The idea is that along with the immersive model, you receive a file containing the BIM model which effectively contains all of the information on that project, almost down to each nut and bolt.

If building control teams can walk through one model visually, they will be able to inspect aspects such as cladding, fire doors or access and they will be able to view the necessary product descriptors from the manufacturer of the part or material – all from within one program.

They can easily see all the specifications and can quickly make a decision whether to approve it or not. If not, changes to the model can easily be made or conditions added to the decision notice.

What are the safety benefits?

Having this level of information available before a build really could be a game changer, a particularly pertinent one in the wake of Grenfell. Safety issues can be flagged before the project goes ahead, potentially altering the future of any given development.

Everything about a high-rise building can be considered in advance by a local authority, from details of the cladding through to the location of every door.

This feeds nicely into the government’s ‘build back better’ philosophy, which is to get things built faster, better, and safer. One reason the recent proposed planning reforms needed consideration was because there was a focus on trying to dilute the planning process to get things done.

In actuality, the better approach is still to have all of your correct checks and balances, but allow those checks and balances to be more efficient. This is something that can be achieved through BIM modelling.

How Virtual Reality could ‘win over’ the public

Another roadblock often hit by developers, is coming up against public criticism. This is often rightly so as members of public are concerned about changing landscapes and eyesores disrupting their local environment.

However, there is potential with VR modelling to be used at the public consultation stage as a tool to show people exactly what the finished build will look like.

This is far more appealing to the public than the traditional cardboard model and will likely increase positive engagement in the project.

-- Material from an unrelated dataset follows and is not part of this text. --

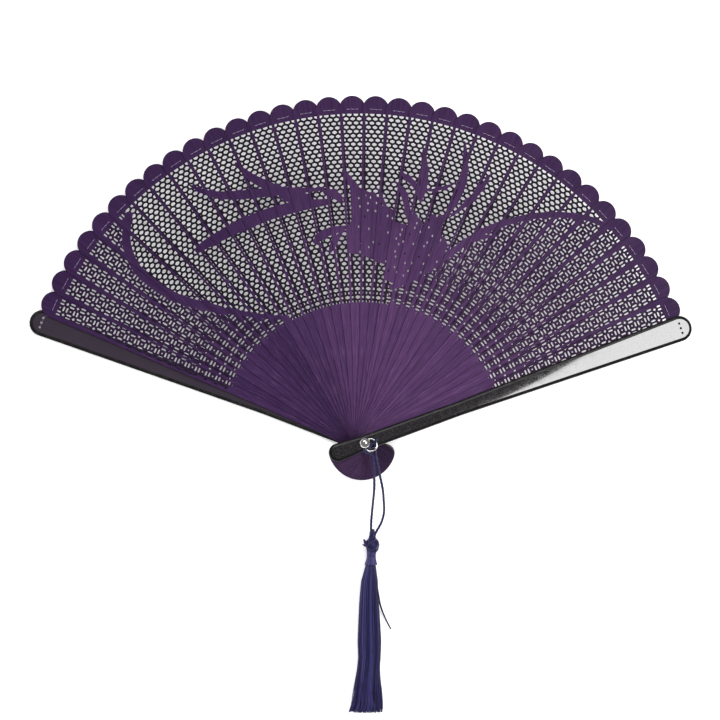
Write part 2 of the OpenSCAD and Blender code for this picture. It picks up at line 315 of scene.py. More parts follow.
# Uneven shine, from handling and from the brush: broad cloudy patches with finer ones in them.
cloud = bpy.data.node_groups.new("uneven_shine", "ShaderNodeTree")
cloud.interface.new_socket("Vector", in_out="INPUT", socket_type="NodeSocketVector")
cloud.interface.new_socket("Size", in_out="INPUT", socket_type="NodeSocketFloat").default_value = 60
cloud.interface.new_socket("Low", in_out="INPUT", socket_type="NodeSocketFloat").default_value = 0.2
cloud.interface.new_socket("High", in_out="INPUT", socket_type="NodeSocketFloat").default_value = 0.4
cloud.interface.new_socket("Roughness", in_out="OUTPUT", socket_type="NodeSocketFloat")
given = add_node(cloud, "NodeGroupInput")
patches = add_node(
    cloud, "ShaderNodeTexNoise",
    {"Vector": given.outputs["Vector"], "Scale": given.outputs["Size"], "Detail": 4, "Roughness": 0.6}
)
spread = add_node(
    cloud, "ShaderNodeMapRange",
    {
        "Value": patches.outputs["Fac"], "From Min": 0.3, "From Max": 0.7, "To Min": given.outputs["Low"],
        "To Max": given.outputs["High"]
    }
)
add_node(cloud, "NodeGroupOutput", {"Roughness": spread.outputs["Result"]})


def mixed_colour(tree, factor, low, high):
    """A colour from low, where the factor is 0, to high, where it is 1."""
    return add_node(tree, "ShaderNodeMix", {"Factor": factor, 6: low, 7: high}, data_type="RGBA").outputs[2]


def patchy_shine(tree, shader, vector, size, low, high):
    """Roughness in cloudy patches between low and high."""
    shine = add_node(
        tree, "ShaderNodeGroup", {"Vector": vector, "Size": size, "Low": low, "High": high}, node_tree=cloud
    )
    tree.links.new(shine.outputs[0], shader.inputs["Roughness"])


def raised_grain(tree, shader, height, strength, distance):
    """Fine relief on the finish's surface."""
    relief = add_node(tree, "ShaderNodeBump", {"Strength": strength, "Distance": distance, "Height": height})
    tree.links.new(relief.outputs[0], shader.inputs["Normal"])


inner_stain, tree, shader = new_finish("inner_stain", {"Specular IOR Level": 0.16})
local = add_node(tree, "ShaderNodeUVMap", uv_map="UVMap")
streaks = add_node(tree, "ShaderNodeGroup", {"Vector": local.outputs[0], "Fineness": 0.8}, node_tree=grain)
shade = mixed_colour(tree, streaks.outputs["Streak"], (0.013, 0.0075, 0.016, 1), (0.036, 0.024, 0.038, 1))
tree.links.new(shade, shader.inputs["Base Color"])
patchy_shine(tree, shader, local.outputs[0], 90, 0.5, 0.68)
raised_grain(tree, shader, streaks.outputs["Streak"], 0.25, 0.0001)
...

This could extend to highway schemes as well, especially if a team goes out to do a consultation paper on a proposed road improvement. The ability to actually follow the road in a way similar to using Street View, seeing how a new roundabout will work or how an added junction would work, will help build a case to the public of how it will improve roads.

What are the challenges of implementing Construction 4.0 in planning?

At the moment this is of course largely hypothetical, and as for adoption and integration within planning departmentswell, if you’ve worked for a local authority, you may be rolling your eyes right now – just because a technology is ready and able to be adopted, it doesn’t mean that there is necessarily any budget to buy it.

And it would be fair to say that currently, at a budget meeting, the concept of BIM and VR adoption would be more readily seen as ‘nice to have’ rather than a necessity, as there is already a functional process in place, and as it stands these technologies can be costly.

However, when you consider the ROI in terms of time saved, it could end up being a one-off investment that leads to long term gains. And certainly, as these technologies become more widely used across other sectors, we may well see the costs come down and an expectation from customers that local authorities are using the same tools they are.

The future of Construction 4.0 in planning?

We may be a while off the adoption of Construction 4.0 in planning, but there is every chance that these tools will come into play in the future, and a large part of speeding up that process lies in preparation.

There are additional considerations such as infrastructure readiness and thinking about how these tools will integrate with the planning system in its current form. That’s why it’s key to start a conversation with your provider as soon as possible, to ensure that they’re on the same page. And when the day comes, you’ll be able to implement the future of planning without delay.